1Yuki Itoh,1Mario Parente
Icarus (in Press) Link to Article [https://doi.org/10.1016/j.icarus.2020.114024]
1Department of Electrical and Computer Engineering, University of Massachusetts, Amherst, United States of America
We propose a new method to perform atmospheric correction and de-noising on hyperspectral image cubes acquired by the Compact Reconnaissance Imaging Spectrometer for Mars (CRISM) on board NASA’s Mars Reconnaissance Orbiter (MRO). The CRISM imager has had an important role in advancing our understanding of many aspects of Martian mineralogy. Many mineral detections from CRISM data have been facilitated by significant efforts in the development of the CRISM data processing pipeline to retrieve surface reflectance. However, some residuals remain in CRISM spectra after atmospheric correction, causing difficulty in the interpretation of processed reflectance spectra. In addition, CRISM images are occasionally corrupted with high noise levels exhibiting heterogeneous statistical properties.

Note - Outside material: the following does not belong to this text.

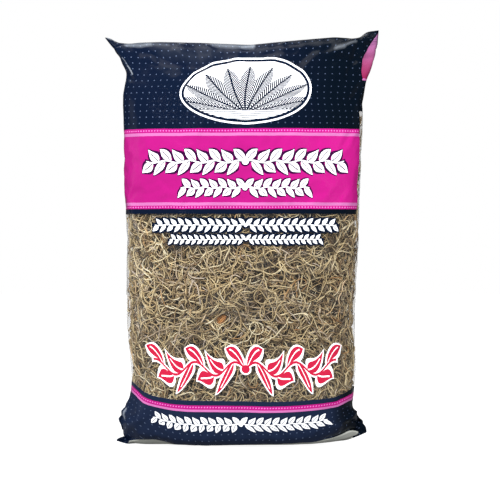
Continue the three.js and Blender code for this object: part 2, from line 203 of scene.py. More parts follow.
# Slack film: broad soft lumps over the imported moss, upright tucks under the upper seal, slanting ones
# over the base, and creases that run from the ears into the body. All are in millimetres: a lump's
# size, height and shift, and a crease's height, its start and end across and up, and its half width.
LUMPS = ((42, 1.5, (0, 0, 0)), (17, 0.55, (9, 3, 5)), (6.5, 0.13, (2, 7, 1)))
TUCK_HEIGHT, SLANT_HEIGHT = 2.6, 1.3
CREASES = (
    (1.8, (-119, 353), (-93, 320), 3), (3.6, (118, 356), (76, 341), 6), (-3.4, (112, 337), (80, 334.5), 5),
    (-2.2, (101, 348), (92, 318), 4), (2.0, (117, 352), (104, 300), 4), (-1.8, (-88, 344), (-40, 327), 7),
    (1.6, (-58, 341), (-42, 322), 6), (-1.5, (60, 344), (40, 322), 7), (1.4, (-108, 4), (-76, 40), 7),
    (-1.6, (-106, 22), (-84, 30), 5), (1.8, (-104, 30), (-99, 16), 4), (1.6, (108, 9), (80, 36), 6),
    (-2.2, (103, 19), (76, 21), 4), (2.0, (98, 28), (78, 13), 3.5))
CREASE_GIRTH, SEAL_DENT = 118, 0.15


def crease(x, z, start, end, width):
    """Share of a crease, 1 on the line from start to end and 0 a width away from it."""
    line = np.subtract(end, start)
    along = np.clip(((x - start[0]) * line[0] + (z - start[1]) * line[1]) / (line @ line), 0, 1)
    away = np.hypot(x - start[0] - along * line[0], z - start[1] - along * line[1])
    return np.clip(1 - away / width, 0, 1) * np.clip(1.25 - along, 0, 1)


flat = skin.reshape(-1, 3)
x, z = flat[:, 0], flat[:, 2]
is_front = np.broadcast_to(front_layer, (ROWS, FILM_COLUMNS + 1)).reshape(-1)
is_seal = (np.arange(ROWS) >= SEAL_START).repeat(FILM_COLUMNS + 1)
is_base = (np.arange(ROWS) < BASE_ROWS).repeat(FILM_COLUMNS + 1)
girth = np.tile(np.linspace(-1, 1, FILM_COLUMNS + 1) * HALF_GIRTH / MM, ROWS)
around = np.abs(girth)
lumps = sum(np.array([noise.noise(Vector(p) / size + Vector(shift)) for p in flat]) * height
            for size, height, shift in LUMPS)
tucks = np.array([noise.noise(Vector((g / 13, h / 60, 4.0 if f else 9.0)))
                  for g, h, f in zip(girth, z, is_front)])
slants = np.array([noise.noise(Vector((g / 15 + h / 22, h / 30, 14.0))) for g, h in zip(around, z)])
near_top = smooth_share(z, 306, 338) * (1 - 0.55 * smooth_share(z, 343, BODY_TOP)) * ~is_seal
near_base = (1 - smooth_share(z, 6, 42)) * ~is_base
out = lumps * (1 - 0.75 * smooth_share(z, 325, 346)) * (1 - 0.8 * is_base) * ~is_seal
out += TUCK_HEIGHT * tucks * near_top + SLANT_HEIGHT * slants * near_base
folds = sum(height * crease(x, z, start, end, width) for height, start, end, width in CREASES)
out += is_front * folds * (around < CREASE_GIRTH)
out = np.where(is_seal, np.maximum(out, -SEAL_DENT), out)
out = out.reshape(ROWS, -1)
out[:, -1] = out[:, 0]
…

This paper identifies the cause of such spectral distortions and describe a technique that simultaneously performs both atmospheric correction and de-noising for each image cube individually. In particular, our method focuses on the 1.0–2.6 m wavelength region of CRISM images and is applicable to images of non-icy surfaces. Experimental results show that our technique is able to significantly mitigate noise and distortions from various sources like gaseous absorptions, detector temperature, and water ice aerosols, compared with the atmospheric correction method in the CRISM official processing pipeline called volcano scan correction, for a variety of scenes. Careful validations that include the qualitative examination of noise and artifacts both on ratioed and non-ratioed spectra and comparison using multiple overlapping images strengthen confidence in our approach.